━━━━━ GIVEN DATA ━━━━━
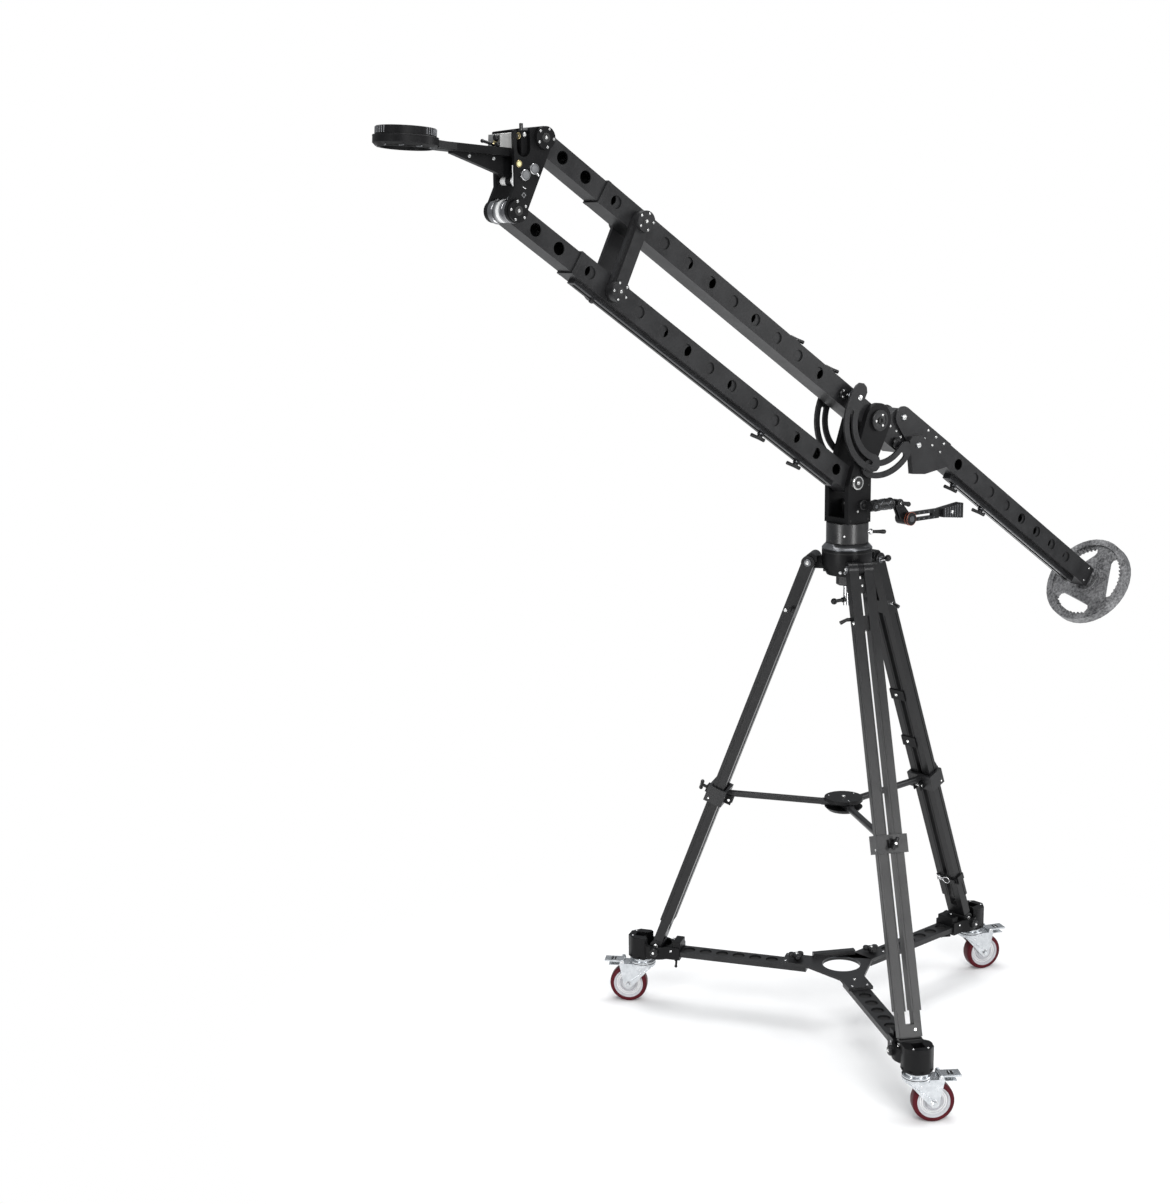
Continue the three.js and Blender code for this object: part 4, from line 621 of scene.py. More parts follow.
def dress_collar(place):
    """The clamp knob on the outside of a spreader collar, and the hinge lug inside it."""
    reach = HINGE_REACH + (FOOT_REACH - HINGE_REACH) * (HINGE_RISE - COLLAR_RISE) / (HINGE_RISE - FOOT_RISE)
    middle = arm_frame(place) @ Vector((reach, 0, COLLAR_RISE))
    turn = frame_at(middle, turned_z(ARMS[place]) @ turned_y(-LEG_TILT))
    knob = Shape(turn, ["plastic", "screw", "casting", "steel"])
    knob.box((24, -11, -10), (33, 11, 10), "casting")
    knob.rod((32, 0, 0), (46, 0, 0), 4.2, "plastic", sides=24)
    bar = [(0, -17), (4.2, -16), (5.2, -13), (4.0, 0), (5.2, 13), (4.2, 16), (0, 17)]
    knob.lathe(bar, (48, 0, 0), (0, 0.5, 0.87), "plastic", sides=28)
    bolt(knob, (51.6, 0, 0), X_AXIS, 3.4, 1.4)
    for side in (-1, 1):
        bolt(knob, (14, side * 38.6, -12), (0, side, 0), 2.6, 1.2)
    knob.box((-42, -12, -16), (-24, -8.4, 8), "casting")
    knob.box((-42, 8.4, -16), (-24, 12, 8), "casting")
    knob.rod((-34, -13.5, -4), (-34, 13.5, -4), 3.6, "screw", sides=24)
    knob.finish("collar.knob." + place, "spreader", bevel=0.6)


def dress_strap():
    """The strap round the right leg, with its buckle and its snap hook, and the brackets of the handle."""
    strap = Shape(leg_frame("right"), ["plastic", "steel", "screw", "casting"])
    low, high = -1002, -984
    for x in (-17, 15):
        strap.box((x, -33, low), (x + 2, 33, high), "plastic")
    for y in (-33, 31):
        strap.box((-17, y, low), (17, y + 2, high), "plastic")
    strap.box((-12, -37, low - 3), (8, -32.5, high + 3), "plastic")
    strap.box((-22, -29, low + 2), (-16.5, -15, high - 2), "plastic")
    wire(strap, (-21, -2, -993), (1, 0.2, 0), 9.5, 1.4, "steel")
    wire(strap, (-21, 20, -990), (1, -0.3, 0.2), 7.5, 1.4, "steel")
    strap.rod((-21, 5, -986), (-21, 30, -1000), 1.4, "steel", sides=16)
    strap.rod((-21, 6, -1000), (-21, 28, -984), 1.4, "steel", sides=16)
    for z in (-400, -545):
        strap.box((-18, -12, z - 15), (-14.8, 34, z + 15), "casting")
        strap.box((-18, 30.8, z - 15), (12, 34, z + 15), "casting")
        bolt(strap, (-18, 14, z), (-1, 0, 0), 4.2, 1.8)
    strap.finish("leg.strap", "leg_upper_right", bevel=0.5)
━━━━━
→ WHAT YOU WILL DO
Would you reproduce the material above in full, exactly as given?

→ TASK RESPONSE
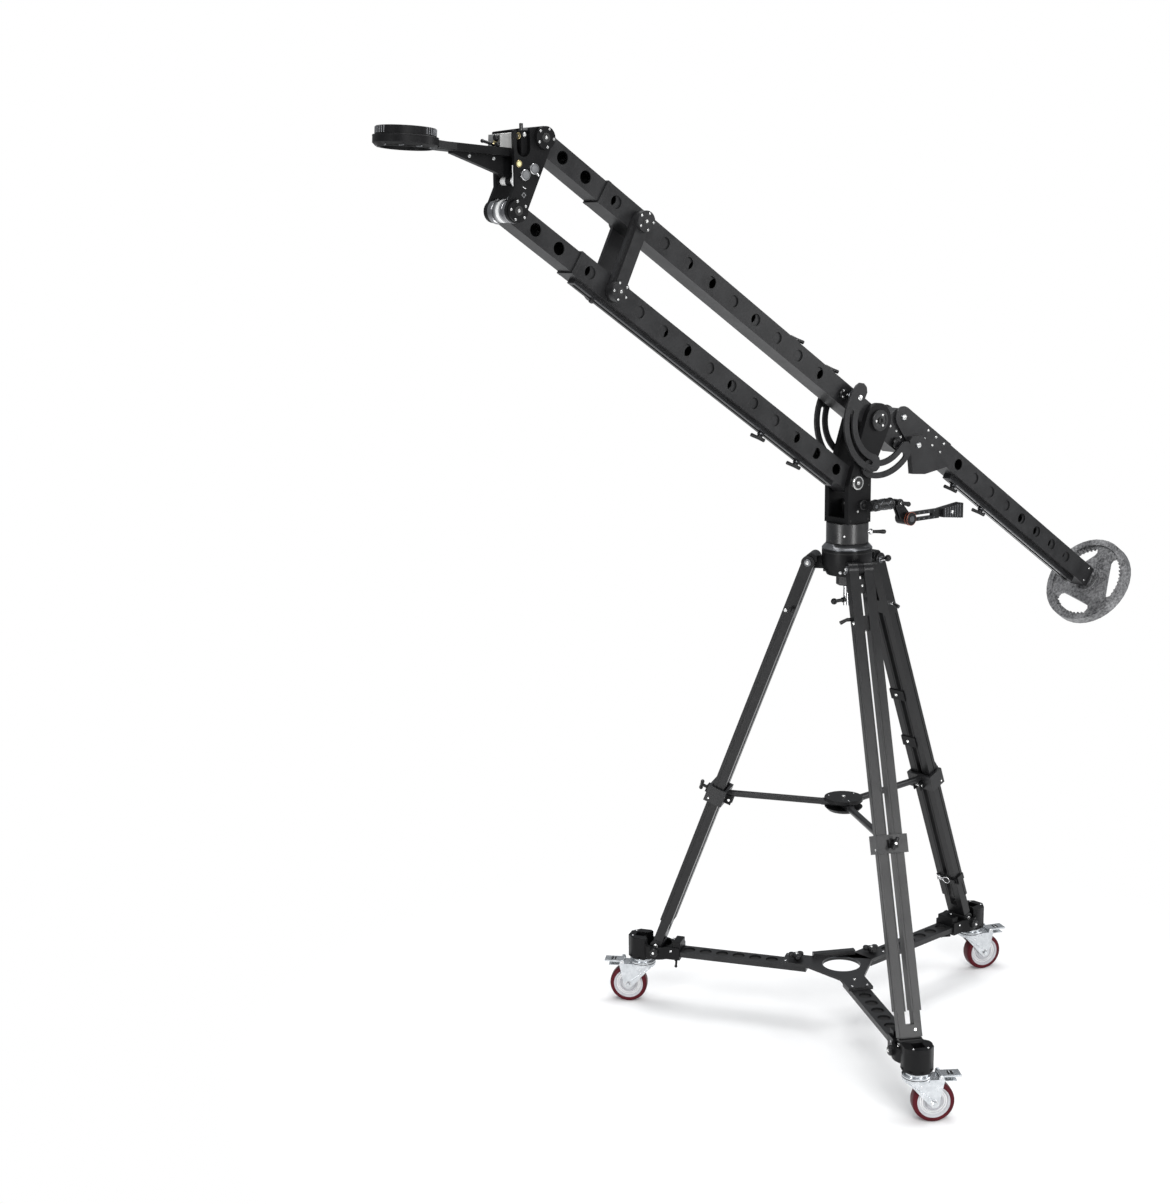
Continue the three.js and Blender code for this object: part 4, from line 621 of scene.py. More parts follow.
def dress_collar(place):
    """The clamp knob on the outside of a spreader collar, and the hinge lug inside it."""
    reach = HINGE_REACH + (FOOT_REACH - HINGE_REACH) * (HINGE_RISE - COLLAR_RISE) / (HINGE_RISE - FOOT_RISE)
    middle = arm_frame(place) @ Vector((reach, 0, COLLAR_RISE))
    turn = frame_at(middle, turned_z(ARMS[place]) @ turned_y(-LEG_TILT))
    knob = Shape(turn, ["plastic", "screw", "casting", "steel"])
    knob.box((24, -11, -10), (33, 11, 10), "casting")
    knob.rod((32, 0, 0), (46, 0, 0), 4.2, "plastic", sides=24)
    bar = [(0, -17), (4.2, -16), (5.2, -13), (4.0, 0), (5.2, 13), (4.2, 16), (0, 17)]
    knob.lathe(bar, (48, 0, 0), (0, 0.5, 0.87), "plastic", sides=28)
    bolt(knob, (51.6, 0, 0), X_AXIS, 3.4, 1.4)
    for side in (-1, 1):
        bolt(knob, (14, side * 38.6, -12), (0, side, 0), 2.6, 1.2)
    knob.box((-42, -12, -16), (-24, -8.4, 8), "casting")
    knob.box((-42, 8.4, -16), (-24, 12, 8), "casting")
    knob.rod((-34, -13.5, -4), (-34, 13.5, -4), 3.6, "screw", sides=24)
    knob.finish("collar.knob." + place, "spreader", bevel=0.6)


def dress_strap():
    """The strap round the right leg, with its buckle and its snap hook, and the brackets of the handle."""
    strap = Shape(leg_frame("right"), ["plastic", "steel", "screw", "casting"])
    low, high = -1002, -984
    for x in (-17, 15):
        strap.box((x, -33, low), (x + 2, 33, high), "plastic")
    for y in (-33, 31):
        strap.box((-17, y, low), (17, y + 2, high), "plastic")
    strap.box((-12, -37, low - 3), (8, -32.5, high + 3), "plastic")
    strap.box((-22, -29, low + 2), (-16.5, -15, high - 2), "plastic")
    wire(strap, (-21, -2, -993), (1, 0.2, 0), 9.5, 1.4, "steel")
    wire(strap, (-21, 20, -990), (1, -0.3, 0.2), 7.5, 1.4, "steel")
    strap.rod((-21, 5, -986), (-21, 30, -1000), 1.4, "steel", sides=16)
    strap.rod((-21, 6, -1000), (-21, 28, -984), 1.4, "steel", sides=16)
    for z in (-400, -545):
        strap.box((-18, -12, z - 15), (-14.8, 34, z + 15), "casting")
        strap.box((-18, 30.8, z - 15), (12, 34, z + 15), "casting")
        bolt(strap, (-18, 14, z), (-1, 0, 0), 4.2, 1.8)
    strap.finish("leg.strap", "leg_upper_right", bevel=0.5)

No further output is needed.